PROVIDED MATERIAL:
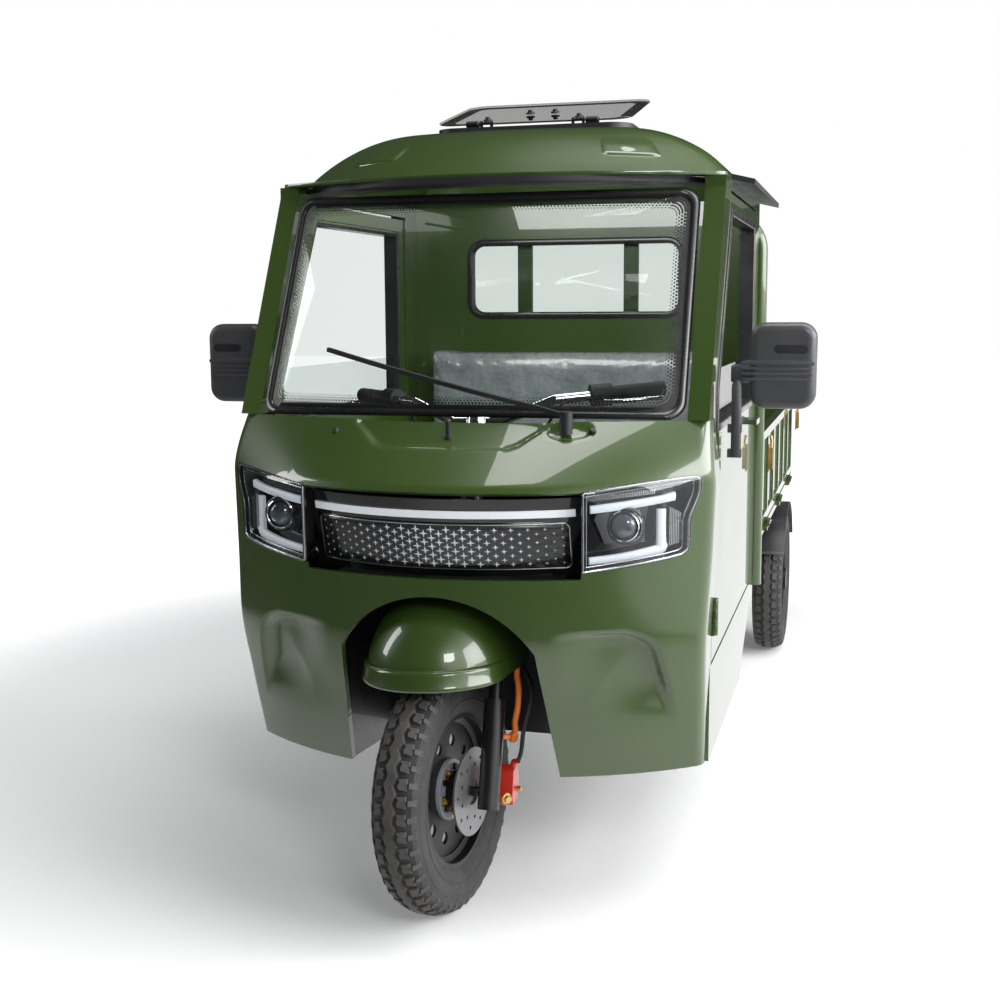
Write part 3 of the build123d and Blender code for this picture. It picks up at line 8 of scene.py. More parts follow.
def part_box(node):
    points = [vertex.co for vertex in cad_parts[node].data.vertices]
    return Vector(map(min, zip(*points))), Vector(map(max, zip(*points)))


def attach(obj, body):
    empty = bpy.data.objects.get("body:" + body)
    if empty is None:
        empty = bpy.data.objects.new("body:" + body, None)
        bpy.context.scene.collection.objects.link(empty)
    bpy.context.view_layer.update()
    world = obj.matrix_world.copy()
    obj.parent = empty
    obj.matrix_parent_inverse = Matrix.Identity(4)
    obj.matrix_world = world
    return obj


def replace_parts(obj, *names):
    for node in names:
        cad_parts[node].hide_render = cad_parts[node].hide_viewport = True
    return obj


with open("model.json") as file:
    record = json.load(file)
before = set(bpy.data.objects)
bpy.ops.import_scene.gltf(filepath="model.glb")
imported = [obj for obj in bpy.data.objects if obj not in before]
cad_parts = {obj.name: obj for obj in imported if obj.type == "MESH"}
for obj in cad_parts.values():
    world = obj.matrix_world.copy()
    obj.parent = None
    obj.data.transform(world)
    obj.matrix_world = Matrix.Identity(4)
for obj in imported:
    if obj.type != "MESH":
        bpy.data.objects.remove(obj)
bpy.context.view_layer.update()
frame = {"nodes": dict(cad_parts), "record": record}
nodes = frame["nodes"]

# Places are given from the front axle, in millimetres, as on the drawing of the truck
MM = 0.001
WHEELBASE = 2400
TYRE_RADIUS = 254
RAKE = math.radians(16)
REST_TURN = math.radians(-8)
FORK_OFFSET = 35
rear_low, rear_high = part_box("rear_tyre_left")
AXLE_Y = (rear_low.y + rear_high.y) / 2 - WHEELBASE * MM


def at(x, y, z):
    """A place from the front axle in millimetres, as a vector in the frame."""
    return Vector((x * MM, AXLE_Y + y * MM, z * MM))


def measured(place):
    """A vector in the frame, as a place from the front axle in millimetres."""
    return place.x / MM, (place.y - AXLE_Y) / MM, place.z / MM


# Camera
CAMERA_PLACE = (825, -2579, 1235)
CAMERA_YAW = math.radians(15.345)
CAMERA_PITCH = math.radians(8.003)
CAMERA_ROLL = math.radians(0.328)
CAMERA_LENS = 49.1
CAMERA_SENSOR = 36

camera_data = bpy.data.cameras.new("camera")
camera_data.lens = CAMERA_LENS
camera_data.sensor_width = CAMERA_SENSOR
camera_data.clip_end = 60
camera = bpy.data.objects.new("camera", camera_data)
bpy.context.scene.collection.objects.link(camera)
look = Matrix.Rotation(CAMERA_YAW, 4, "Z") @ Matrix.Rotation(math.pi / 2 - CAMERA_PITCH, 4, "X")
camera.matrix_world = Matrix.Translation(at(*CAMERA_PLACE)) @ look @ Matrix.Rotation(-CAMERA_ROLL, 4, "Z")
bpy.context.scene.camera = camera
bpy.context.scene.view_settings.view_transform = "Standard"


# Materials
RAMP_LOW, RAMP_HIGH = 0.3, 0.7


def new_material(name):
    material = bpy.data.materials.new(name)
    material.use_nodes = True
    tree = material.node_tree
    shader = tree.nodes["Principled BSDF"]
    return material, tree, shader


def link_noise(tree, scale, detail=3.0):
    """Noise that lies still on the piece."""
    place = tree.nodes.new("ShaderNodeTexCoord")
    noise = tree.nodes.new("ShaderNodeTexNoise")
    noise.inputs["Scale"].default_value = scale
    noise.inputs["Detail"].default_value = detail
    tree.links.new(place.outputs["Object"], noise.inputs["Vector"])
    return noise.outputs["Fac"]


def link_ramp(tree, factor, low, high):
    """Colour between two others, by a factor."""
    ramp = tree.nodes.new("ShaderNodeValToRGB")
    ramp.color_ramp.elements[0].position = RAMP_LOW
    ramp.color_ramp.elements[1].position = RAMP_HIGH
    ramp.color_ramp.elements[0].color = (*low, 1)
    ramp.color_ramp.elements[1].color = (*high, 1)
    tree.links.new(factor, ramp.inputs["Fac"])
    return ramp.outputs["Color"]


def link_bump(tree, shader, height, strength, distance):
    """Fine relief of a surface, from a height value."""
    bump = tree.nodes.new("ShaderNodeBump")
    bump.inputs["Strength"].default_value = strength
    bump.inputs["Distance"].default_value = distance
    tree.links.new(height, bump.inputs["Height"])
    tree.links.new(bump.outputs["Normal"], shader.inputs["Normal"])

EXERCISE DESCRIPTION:
Copy the lines from the start of the data verbatim, stopping after the line containing "return Vector((x *".

THE OUTPUT:
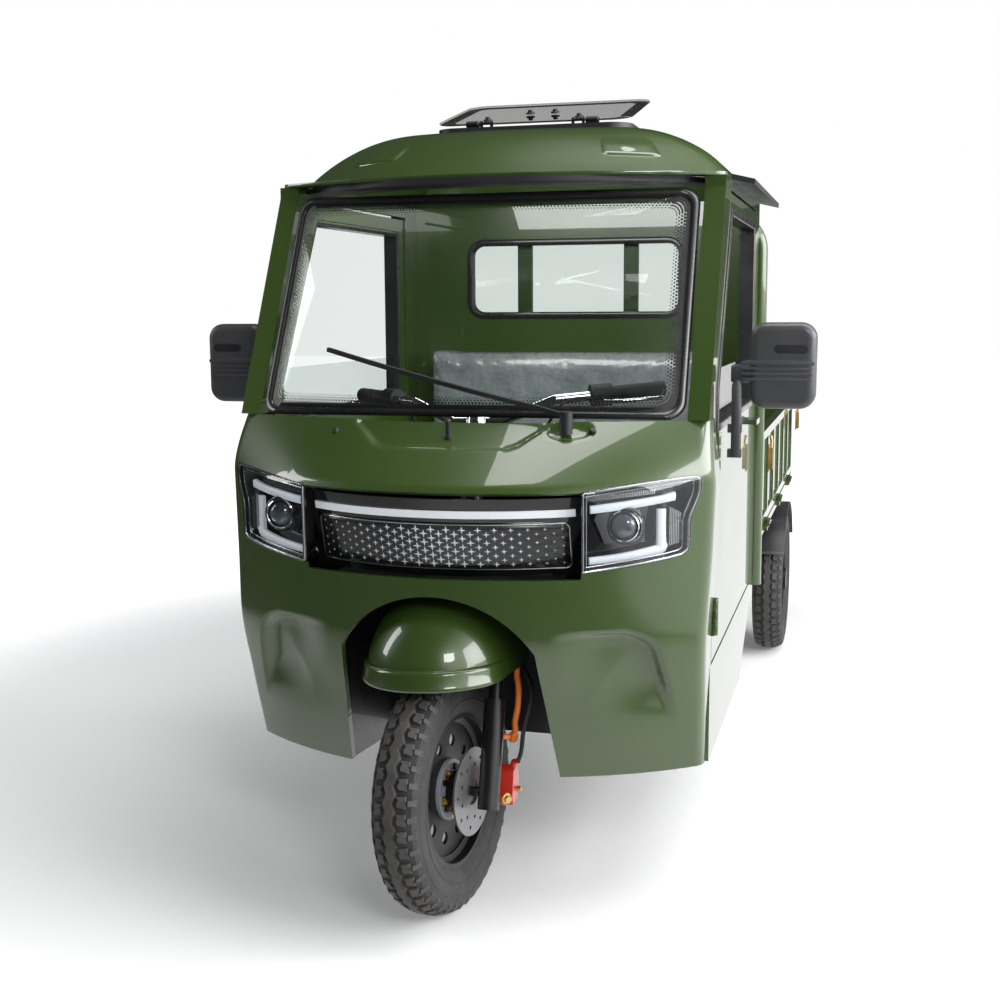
Write part 3 of the build123d and Blender code for this picture. It picks up at line 8 of scene.py. More parts follow.
def part_box(node):
    points = [vertex.co for vertex in cad_parts[node].data.vertices]
    return Vector(map(min, zip(*points))), Vector(map(max, zip(*points)))


def attach(obj, body):
    empty = bpy.data.objects.get("body:" + body)
    if empty is None:
        empty = bpy.data.objects.new("body:" + body, None)
        bpy.context.scene.collection.objects.link(empty)
    bpy.context.view_layer.update()
    world = obj.matrix_world.copy()
    obj.parent = empty
    obj.matrix_parent_inverse = Matrix.Identity(4)
    obj.matrix_world = world
    return obj


def replace_parts(obj, *names):
    for node in names:
        cad_parts[node].hide_render = cad_parts[node].hide_viewport = True
    return obj


with open("model.json") as file:
    record = json.load(file)
before = set(bpy.data.objects)
bpy.ops.import_scene.gltf(filepath="model.glb")
imported = [obj for obj in bpy.data.objects if obj not in before]
cad_parts = {obj.name: obj for obj in imported if obj.type == "MESH"}
for obj in cad_parts.values():
    world = obj.matrix_world.copy()
    obj.parent = None
    obj.data.transform(world)
    obj.matrix_world = Matrix.Identity(4)
for obj in imported:
    if obj.type != "MESH":
        bpy.data.objects.remove(obj)
bpy.context.view_layer.update()
frame = {"nodes": dict(cad_parts), "record": record}
nodes = frame["nodes"]

# Places are given from the front axle, in millimetres, as on the drawing of the truck
MM = 0.001
WHEELBASE = 2400
TYRE_RADIUS = 254
RAKE = math.radians(16)
REST_TURN = math.radians(-8)
FORK_OFFSET = 35
rear_low, rear_high = part_box("rear_tyre_left")
AXLE_Y = (rear_low.y + rear_high.y) / 2 - WHEELBASE * MM


def at(x, y, z):
    """A place from the front axle in millimetres, as a vector in the frame."""
    return Vector((x * MM, AXLE_Y + y * MM, z * MM))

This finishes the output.